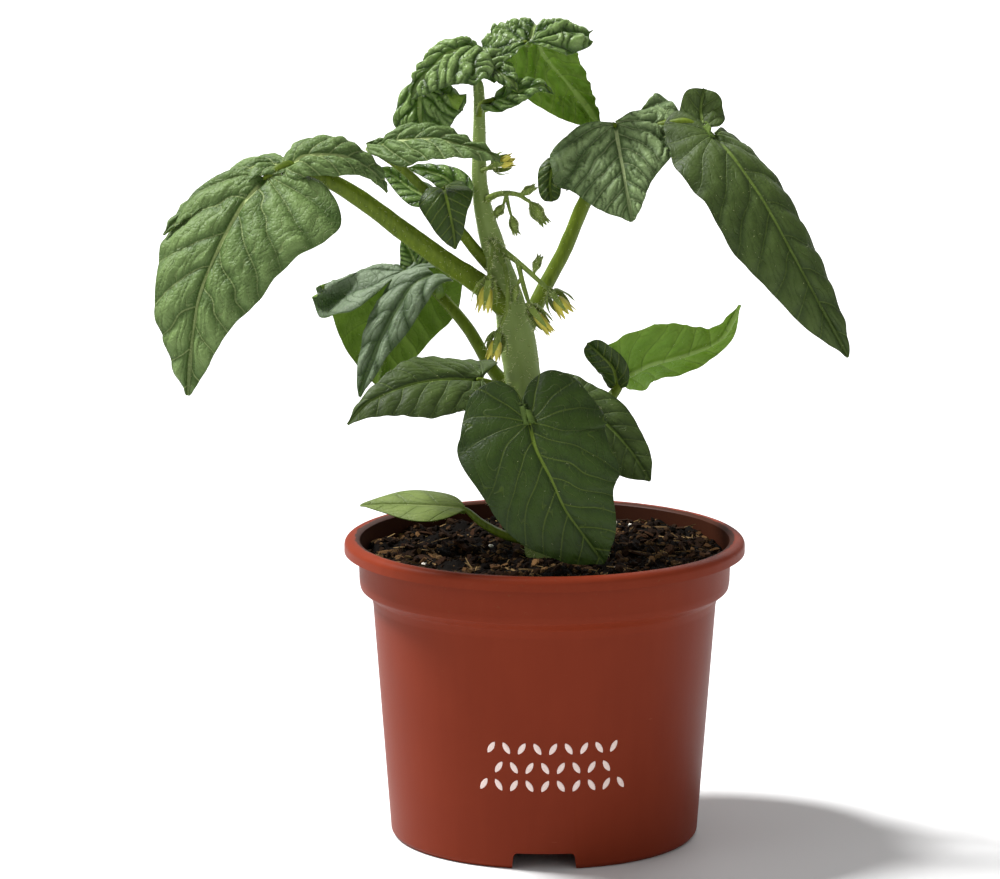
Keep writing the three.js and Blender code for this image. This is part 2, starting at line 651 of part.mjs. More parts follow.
// The leaf behind it, lower right of the stem
function leafFrontRight() {
  const petiole = stalk([
    [-3.5, 0, 119, 1.9], [0, 5, 126.5, 1.5], [9.6, 6, 130.2, 1.1],
  ]);
  const end = blade({
    rib: [[9, 6, 130.5], [16.5, 4, 126], [25, 1, 117.5], [31.5, -2, 108]],
    face: [[0, -0.8, 0.6], [0, -0.9, 0.4], [0, -1, 0.2]],
    half: [14, 8.5], shape: ["heart", "heart"],
  });
  return grownFromStem([petiole, end]);
}

// The leaf at the lower right, seen from below, with its tip curling up
function leafRightLow() {
  const petiole = stalk([
    [-3.5, 0, 111, 2.2], [7.5, 10, 122.5, 1.8], [19.5, 15, 130, 1.6], [24.4, 18.1, 137.3, 1],
  ]);
  const end = blade({
    rib: [[24.1, 18, 137], [31.7, 20, 140.2], [39, 22, 141.7], [46.8, 23, 144], [53.6, 22, 148.4],
      [58.4, 18, 158.4]],
    face: [[-0.2, 0.75, 0.65], [0, 0.85, 0.5], [-0.5, 0.8, 0.3]],
    half: [12, 11.5], shape: ["shoulder", "early"], fold: [15, 15], curl: [-25, 20],
  });
  const small = smallBlade({
    rib: [[21.8, 16.2, 133], [20.5, 14.5, 139], [16.5, 12, 143.8], [12.8, 10, 147.5]],
    face: [[-0.3, -0.9, 0.3], [-0.3, -0.9, 0.3]], half: [4.4, 4.4], shape: ["oval", "oval"],
  });
  return grownFromStem([petiole, end, small]);
}

// The seed leaf, on a stalk that leaves the stem at the soil
function seedLeaf() {
  const petiole = stalk([
    [0, 0, 87, 1.9], [-5.5, 0, 89.2, 1.5], [-12, 0, 91, 1.3], [-18.5, 2, 94, 1.2],
    [-24, 5.1, 98.1, 0.9],
  ]);
  const end = blade({
    rib: [[-23.5, 5, 98], [-31.4, 6, 98.7], [-43.5, 7, 99], [-55.6, 8, 98.6]],
    face: [[0, -0.45, 0.9], [0, -0.4, 0.9]],
    half: [8, 8], shape: ["lance", "lance"], veins: 3, puff: 0.1, scallop: 0, wave: 0.2,
    curl: [30, 30],
  });
  return grownFromStem([petiole, end]);
}

// The leaf in the middle of the crown, whose leaflets crowd round the stem
function leafInner() {
  const petiole = stalk([
    [-13.5, 1, 169.5, 2], [-19.5, -1, 176, 1.7], [-24.5, -3, 182.5, 1.6], [-29.5, -4, 189, 1.5],
    [-35.5, -6, 196, 1.4], [-43, -9, 203.5, 1.3], [-51.5, -13, 209.4, 0.9],
  ]);
  const end = blade({
    rib: [[-52, -13.5, 209.8], [-44, -19, 213], [-32, -22, 214], [-21.5, -23, 211.5],
      [-12.5, -22, 207.5]],
    face: [[0, -0.45, 0.9], [0.1, -0.5, 0.85]],
    half: [11, 9], shape: ["lance", "lance"], curl: [45, 45], puff: 1,
  });
  const hanging = smallBlade({
    rib: [[-33, -5, 193], [-39.5, -2, 196], [-44, 0, 199], [-49, 1, 202]],
    face: [[0, -0.7, 0.7], [0, -0.7, 0.7]], half: [5, 5], shape: ["egg", "egg"],
  });
  const heartStalk = stalk([[-29.5, -4, 189.2, 1], [-30.3, -6, 193.5, 0.9], [-30, -8, 197, 0.8]], 5, 1);
  const heart = smallBlade({
    rib: [[-30, -7.8, 196.9], [-29.2, -11.5, 195.4], [-28, -13.5, 190.5], [-26.9, -14, 185],
      [-26.3, -13, 179.3]],
    face: [[0, -0.6, 0.8], [0, -0.95, 0.3], [0, -1, 0]],
    half: [8.2, 8], shape: ["egg", "shoulder"], curl: [35, 35],
  });
  const young = smallBlade({
    rib: [[-27, -3.5, 185.5], [-25.5, -3, 194], [-29, -2, 199], [-35, 0, 201], [-41, 1, 202]],
    face: [[-0.7, -0.7, 0], [-0.3, -0.7, 0.6], [0, -0.6, 0.8]], half: [5, 5],
    shape: ["lance", "lance"],
  });
  return grownFromStem([petiole, end, hanging, heartStalk, heart, young]);
}

// The growing tip: a short shoot that carries the youngest, most crinkled leaflets
function crownShoot() {
  const shoot = stalk([
    [-20, 3, 224, 1.1], [-20, 3, 229.5, 1.2], [-19, 1, 234, 1.4], [-17, -1, 237, 1],
  ], 8, 2);
  const rightStalk = stalk([[-19.5, 1, 232, 1.2], [-13, -1, 237, 1], [-5.4, -3, 239.6, 0.8]], 6, 1);
  const right = blade({
    rib: [[-5, -3, 239.5], [-3, 4, 244.8], [-1.8, 11, 243.3], [-0.5, 16, 235.5], [8, 20, 224],
      [17, 18, 212.5]],
    face: [[0, -0.7, 0.7], [0, 0.3, 1], [0.2, 1, 0.2], [0.2, 0.95, 0.1]],
    half: [18, 15.5], shape: ["early", "draped"], fold: [5, 5], curl: [35, 40], puff: 1,
  });
  const front = smallBlade({
    rib: [[-18.7, -0.5, 234], [-15, -8, 232.8], [-11, -12.5, 230.4], [-7.5, -14, 226.8]],
    face: [[0, -0.4, 0.9], [0.4, -0.8, 0.4]], half: [6.5, 6.5], shape: ["egg", "egg"],
    puff: 1, veins: 4,
  });
  const left = smallBlade({
    rib: [[-18, -1.2, 236], [-22.1, -6, 239.3], [-29.1, -9, 237.3], [-35.5, -10, 231.3],
      [-40.2, -10, 223.7]],
    face: [[0, -0.5, 0.85], [-0.4, -0.6, 0.7]], half: [8, 16], shape: ["egg", "egg"], veins: 4,
    puff: 1, curl: [55, 45],
  });
  const lowStalk = stalk([[-20, 3, 228.5, 1.1], [-25, 2, 228.5, 1], [-33.9, -3.5, 227.2, 0.8]], 6, 1);
  const low = blade({
    rib: [[-33, -3, 227.8], [-36.7, -7.5, 225.8], [-37, -9, 219.5], [-35.9, -9, 212.5],
      [-34.2, -8.5, 206.5]],
    face: [[-0.3, -0.6, 0.7], [-0.2, -1, 0.1], [-0.1, -1, 0]], half: [8.5, 15],
    shape: ["late", "egg"], veins: 4, puff: 1, curl: [45, 35],
  });
  return largestPiece(fuse([shoot, rightStalk, right, front, left, lowStalk, low]).subtract(stemCut));
}

// A small crinkled leaf that points to the right below the growing tip
function crownLeafRight() {
  const petiole = stalk([[-19.6, 1.5, 217, 1.1], [-18.5, -3, 221, 1], [-15, -7, 223, 0.8]], 6, 2);
  const end = smallBlade({
    rib: [[-18.5, -3.5, 221], [-14, -8, 223.5], [-7.5, -11, 226.5], [-1.5, -12, 228],
      [3, -12, 226]],
    face: [[0, -0.5, 0.85], [0, -0.6, 0.8]], half: [6, 6], shape: ["lance", "lance"], veins: 4,
    puff: 0.9,
  });
  return grownFromStem([petiole, end]);
}

// Flowers of the lower truss and the single one by the crown
const flowers = [
  { at: [-16.5, -14, 171], toward: [-18.5, -14.5, 158], size: 1, spread: 2.6 },
  { at: [-13.5, -17, 155.5], toward: [-16, -17.5, 146], size: 0.8, spread: 2.4 },
  { at: [1.6, -11.6, 166.8], toward: [8.2, -12, 158.5], size: 0.85, spread: 2.9 },
  { at: [-4.5, -13, 162.5], toward: [4.5, -14, 151.5], size: 1, spread: 1.5 },
  { at: [-15.5, -6, 203], toward: [-9, -7.5, 205.5], size: 0.6, spread: 2 },
];

function trussLower() {
  const stalks = [
    stalk([
      [-15.5, 0, 178.5, 1.4], [-15.5, -5, 180, 1.2], [-16, -10, 177, 0.8], [-16.5, -14, 172.5, 0.7],
    ], 5, 1),
    stalk([
      [-15, -4, 179.5, 1.1], [-11.5, -8, 172, 0.8], [-11, -13, 163, 0.7], [-13, -16.5, 157, 0.7],
    ], 5, 2),
    stalk([
      [-15, -3, 179.5, 1.1], [-7.5, -8, 174.5, 0.8], [-2, -11, 170, 0.7], [1.2, -12, 167.2, 0.7],
    ], 5, 1),
    stalk([[-8, -8, 174.8, 0.7], [-6.5, -11, 169, 0.7], [-4.8, -13, 163.5, 0.7]], 5, 1),
  ];
  const buds = [
    bud({
      stalkPoints: [[-3.5, -10, 171.2, 0.6]], at: [-3, -9.5, 173], toward: [-1, -8, 178],
      length: 4, radius: 1.2,
    }),
    bud({
      stalkPoints: [[-7, -10, 170.5, 0.6]], at: [-8.5, -11.5, 168], toward: [-9, -12, 163],
      length: 4, radius: 1.2,
    }),
  ];
  return grownFromStem([...stalks, ...flowers.slice(0, 4).map(calyx), ...buds]);
}

function trussUpper() {
  const peduncle = stalk([
    [-18.5, 0, 191.5, 1.1], [-14, -6, 194.8, 0.9], [-8.5, -11, 195.5, 0.7], [-4, -12, 193, 0.6],
  ], 6, 2);
  const buds = [
    bud({
      stalkPoints: [[-5, -11.9, 193.9, 0.6]], at: [-4, -12, 192.8], toward: [0.5, -13, 186.5],
      length: 6.6, radius: 1.9,
    }),
    bud({
      stalkPoints: [[-8.5, -11, 195.5, 0.6]], at: [-6.5, -11.7, 195.8],
      toward: [-2.5, -12.5, 198.3], length: 4, radius: 1.2,
    }),
    bud({
      stalkPoints: [[-11.5, -9, 195.2, 0.6], [-10.5, -11, 191, 0.5]], at: [-9.7, -12, 188.6],
      toward: [-8, -12, 182.5], length: 4.6, radius: 1.3,
    }),
    bud({
      stalkPoints: [[-11.2, -9.4, 195.3, 0.6]], at: [-12.5, -11.5, 192],
      toward: [-15.5, -13, 188.5], length: 3.6, radius: 1.3,
    }),
  ];
  return grownFromStem([peduncle, ...buds]);
}

function singleFlowerStalk() {
  const pedicel = stalk([
    [-19.3, 0.3, 200.5, 0.8], [-17.5, -4, 202, 0.7], [-15.8, -6, 202.9, 0.7],
  ], 6, 2);
  return grownFromStem([pedicel, calyx(flowers[4])]);
}

const tomatoPlant = new THREE.Group();
tomatoPlant.add(
  part("pot", pot(), potPlastic),
  part("soil", soil(), soilCrumbs),
  part("stem", stemSolid(), stemSkin),
  part("leaf_left_high", leafLeftHigh(), leafGreen),
  part("leaf_right_high", leafRightHigh(), leafGreen),
  part("leaf_left_mid", leafLeftMid(), leafGreen),
  part("leaf_left_low", leafLeftLow(), leafGreen),
  part("leaf_front_low", leafFrontLow(), leafGreen),
  part("leaf_front_right", leafFrontRight(), leafGreen),
  part("leaf_right_low", leafRightLow(), leafGreen),
  part("leaf_inner", leafInner(), leafGreen),
  part("seed_leaf", seedLeaf(), youngGreen),
  part("crown_shoot", crownShoot(), youngGreen),
  part("crown_leaf_right", crownLeafRight(), youngGreen),
  part("truss_lower", trussLower(), calyxGreen),
  part("truss_upper", trussUpper(), calyxGreen),
  part("flower_stalk_single", singleFlowerStalk(), calyxGreen),
  ...flowers.map((flower, i) => part(`petals_${i + 1}`, corolla(flower), petalYellow)),
);

export default tomatoPlant;
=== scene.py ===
"""A young tomato plant in a nursery pot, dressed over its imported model. Metres, +Z up."""

import json
import logging
import math
from dataclasses import dataclass
from enum import Enum
from functools import cached_property
from typing import Optional, Union

import bpy
import numpy as np
from bpy.types import Material, Node, NodeSocket, Object, bpy_prop_collection
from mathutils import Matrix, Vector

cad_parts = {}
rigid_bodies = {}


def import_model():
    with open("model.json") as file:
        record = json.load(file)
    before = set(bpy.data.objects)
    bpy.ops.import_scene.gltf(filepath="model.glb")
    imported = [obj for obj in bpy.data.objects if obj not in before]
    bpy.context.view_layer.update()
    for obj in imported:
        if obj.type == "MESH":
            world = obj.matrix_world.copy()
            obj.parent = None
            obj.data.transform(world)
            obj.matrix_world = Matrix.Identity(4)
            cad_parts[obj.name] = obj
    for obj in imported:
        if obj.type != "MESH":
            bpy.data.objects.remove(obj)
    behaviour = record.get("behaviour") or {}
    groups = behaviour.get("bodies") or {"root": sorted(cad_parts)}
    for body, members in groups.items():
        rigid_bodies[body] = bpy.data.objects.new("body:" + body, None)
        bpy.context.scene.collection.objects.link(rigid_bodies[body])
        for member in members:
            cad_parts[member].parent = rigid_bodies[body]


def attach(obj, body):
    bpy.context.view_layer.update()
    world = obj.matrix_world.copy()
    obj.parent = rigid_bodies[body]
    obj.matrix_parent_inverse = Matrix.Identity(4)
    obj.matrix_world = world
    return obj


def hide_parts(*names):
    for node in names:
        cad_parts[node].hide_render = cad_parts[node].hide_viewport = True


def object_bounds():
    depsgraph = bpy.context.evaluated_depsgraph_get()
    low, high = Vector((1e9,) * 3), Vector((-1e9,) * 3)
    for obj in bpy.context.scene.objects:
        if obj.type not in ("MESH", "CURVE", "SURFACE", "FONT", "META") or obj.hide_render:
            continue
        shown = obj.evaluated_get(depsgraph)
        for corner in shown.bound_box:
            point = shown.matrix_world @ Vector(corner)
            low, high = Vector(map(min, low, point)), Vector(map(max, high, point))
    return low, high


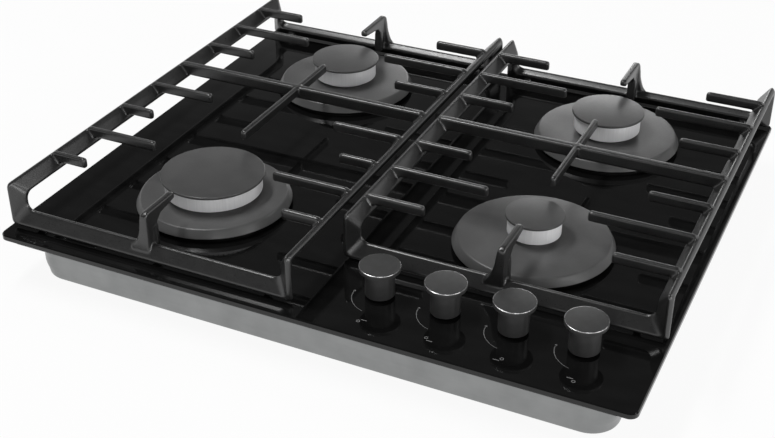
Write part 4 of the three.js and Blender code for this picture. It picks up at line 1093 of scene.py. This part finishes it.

### Problem requirements
Pick out each line in the material containing "copy".

### Task result
            world = obj.matrix_world.copy()
    world = obj.matrix_world.copy()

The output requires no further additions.